The Divine Liturgy of St. Cyril is the Coptic version of the Greek Liturgy that was instituted by the Holy Apostle, St. Mark the Evangelist. It is dedicated to the Person of the Omnipotent Father of the Holy Trinity. St. Cyril, the Pillar of the faith, the 24th Pope of Alexandria added the short and long litanies and deacon’s recites. Eighteen litanies are instituted in St. Cyril’s Divine Liturgy, seven litanies before the commemoration of the saints and eleven litanies after. This Divine Liturgy is used in our Coptic Churches during lent. The first part of the Divine Liturgy is similar to that of St. Basil up to the Gospel’s reading, then after that, the arrangement of the Divine Liturgy is as follow: (1) The prayer of the veil; (2) The Creed; (3) The prayer of Reconciliation by St. Severus, Patriarch of Antioch or St.
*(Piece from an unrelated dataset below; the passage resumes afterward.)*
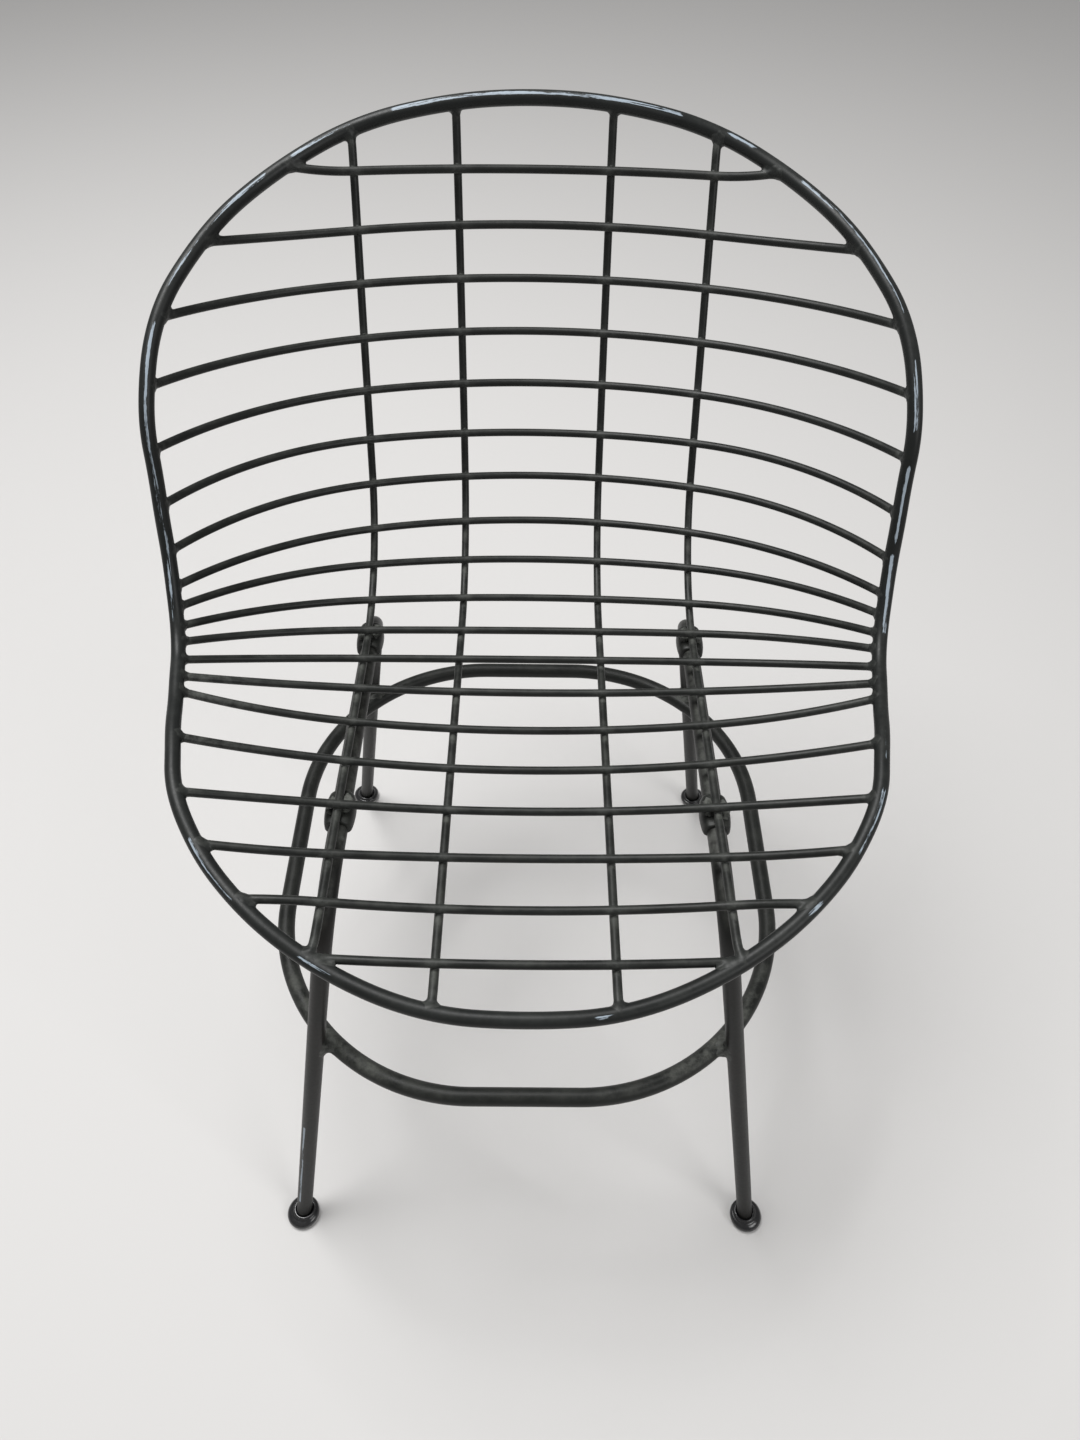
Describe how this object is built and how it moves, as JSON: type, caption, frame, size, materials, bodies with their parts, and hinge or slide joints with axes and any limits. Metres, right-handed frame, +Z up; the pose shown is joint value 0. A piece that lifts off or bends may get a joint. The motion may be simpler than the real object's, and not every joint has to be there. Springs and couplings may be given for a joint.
{
  "type": "wrought iron chair",
  "caption": "Dining chair with a bucket seat of bowed metal wires inside a closed rod rim, on bent tube side frames joined by a ring stretcher.",
  "frame": {"origin": "on the floor, under the middle of the chair's bounding box", "axes": "+Z up, -Y to the front of the seat, +X to the right as seen in the picture; the chair mirrors across X = 0"},
  "size_m": [0.5584, 0.5999, 0.7694],
  "materials": {
    "frame_paint": "satin charcoal paint, dusty on top, worn at the welds",
    "rim_paint": "satin charcoal paint, worn to bright steel along its outer crest",
    "wire_paint": "satin charcoal paint with small chips",
    "glide_plastic": "glossy black"
  },
  "bodies": {
    "root": {"cross_wire_01": "wire_paint", "cross_wire_02": "wire_paint", "cross_wire_03": "wire_paint", "cross_wire_04": "wire_paint", "cross_wire_05": "wire_paint", "cross_wire_06": "wire_paint", "cross_wire_07": "wire_paint", "cross_wire_08": "wire_paint", "cross_wire_09": "wire_paint", "cross_wire_10": "wire_paint", "cross_wire_11": "wire_paint", "cross_wire_12": "wire_paint", "cross_wire_13": "wire_paint", "cross_wire_14": "wire_paint", "cross_wire_15": "wire_paint", "cross_wire_16": "wire_paint", "cross_wire_17": "wire_paint", "cross_wire_18": "wire_paint", "cross_wire_19": "wire_paint", "glide_front_left": "glide_plastic", "glide_front_right": "glide_plastic", "glide_rear_left": "glide_plastic", "glide_rear_right": "glide_plastic", "long_wire_inner_left": "wire_paint", "long_wire_inner_right": "wire_paint", "long_wire_outer_left": "wire_paint", "long_wire_outer_right": "wire_paint", "ring_stretcher": "frame_paint", "saddle_front_left": "frame_paint", "saddle_front_right": "frame_paint", "saddle_rear_left": "frame_paint", "saddle_rear_right": "frame_paint", "seat_rim": "rim_paint", "side_frame_left": "frame_paint", "side_frame_right": "frame_paint"}
  },
  "joints": []
}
John; (4) The Anaphora; (5) The Litany of peace; (6) The litany of the sick; (7) The litany for the travelers; (8) The litany for the waters of the rivers; (9) The litany for the seeds and the herbs; (10) The litany for the air of heaven; (11) The litany for the leader; (12) The commemoration of the saints; (13) The litany for the departed; (14) The litany for the Oblations; (15) The litany for the Patriarch; (16) The litany for the bishops; (17) The litany for the rest of the Orthodox; (18) The litany for the place; (19) The litany for those who are standing in this place; (20) The litany for those who are have asked us for prayer; (21) The litany for the servant priest; (22) The litany for the priesthood; (23) The litany for the assemblies; (24) For You are God; (25) Holy, Holy, Holy; (26) The Institution narrative; (27) Therefore now, O God; ( 28) For Your People; (29) The prayer of the descent of the Holy Spirit; (30) Special litany; (31) Introduction to the fraction; (32) The Fraction for the Father; (33) A prayer after “Our Father”; (34) The prayer of submission to the Father; (35) The prayer of submission to the Son; (35) Prayer before the confession; (36) The confession; (37) A prayer of thanksgiving to the Father; (38) The prayer of submission to the Father; and (39) The dismissal prayer and blessing with distributing the Eulogia as mentioned in St. Basil’s Divine Liturgy.